Embora a ADPF em questão trate especificamente da realidade do estado do Rio de Janeiro, não se pode ignorar o potencial efeito irradiante de seus fundamentos sobre futuras decisões da Suprema Corte. Em razão do princípio da coerência jurisprudencial — corolário da segurança jurídica e da isonomia —, espera-se que os entendimentos firmados nesse precedente sejam observados como parâmetro interpretativo em casos análogos, especialmente aqueles que envolvam o controle da letalidade policial e a proteção de direitos fundamentais em outros entes federativos. Trata-se, portanto, de uma decisão com relevante capacidade de indução normativa, cujos efeitos transcendem os limites territoriais do ente federado diretamente envolvido, contribuindo para a consolidação de uma jurisprudência constitucional uniforme e harmônica.
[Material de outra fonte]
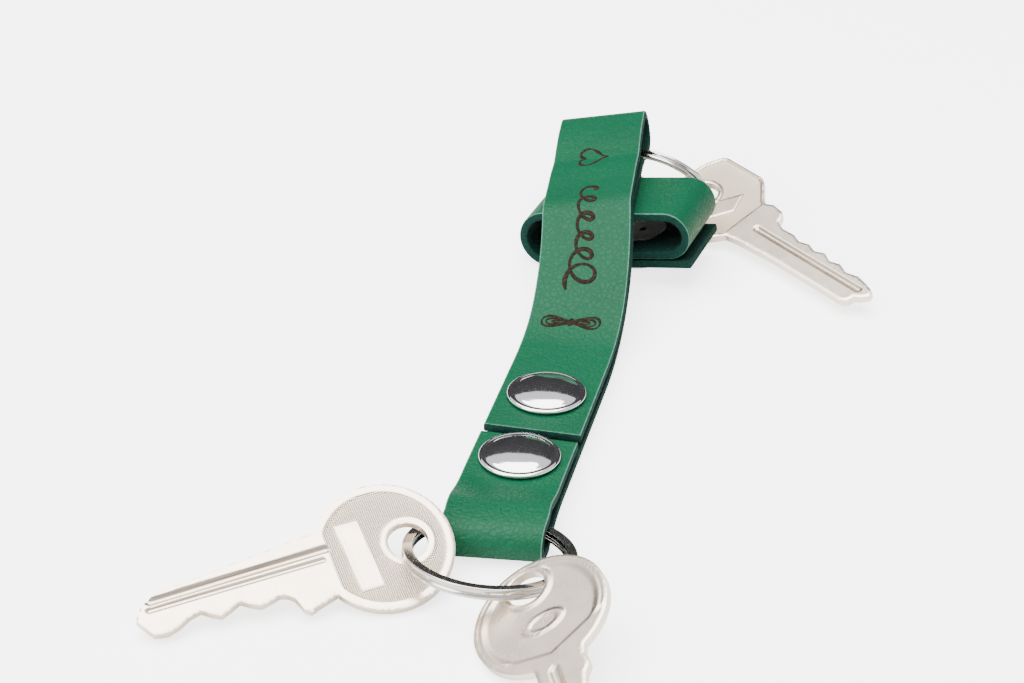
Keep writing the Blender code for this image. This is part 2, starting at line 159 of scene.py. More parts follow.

O uso de câmeras corporais e em viaturas representa um avanço civilizatório no campo da persecução penal e do controle da atividade policial, uma vez que não impõe prejuízo a qualquer dos envolvidos — ao contrário, produz ganhos relevantes para todos. Policiais que atuam dentro da legalidade são resguardados de acusações infundadas, enquanto pessoas investigadas ou abordadas se veem protegidas de eventuais abusos e violências ilegítimas. Para além disso, o registro audiovisual contribui significativamente para a concretização de um dos objetivos centrais do processo penal: a busca da verdade, com respeito ao devido processo legal e às garantias fundamentais. Assim, a gravação das ações policiais reforça a confiança nas instituições e torna o sistema de justiça mais transparente, equilibrado e eficiente.

 


[1] STF, RE 603.616/RO, Min. Relator Gilmar Mendes, Tribunal Pleno, julgado em 05/11/2015, DJe 10/05/2016.

[2] https://www.conjur.com.br/2024-nov-30/injustica-epistemica-no-processo-penal-brasileiro-parte-1/

[3] STJ, AgRg no HC 965.224-MG, Rel. Ministro Ribeiro Dantas, 5ª Turma, por unanimidade, julgado em 8/4/2025.

[4] Nesse sentido, vide: STJ, HC 742.112/SP, relator Min. Rogério Schietti Cruz, Dje 30/03/2023; STJ, AREsp 1.936.393/RJ, relator Ministro Ribeiro Dantas, 5ª Turma, j. em 25/10/2022.

[5] STF, RE 1447045 SP, Min. Rel. Alexandre de Moraes, 1ª Turma j. em 02/10/2023, DJe 06/10/2023.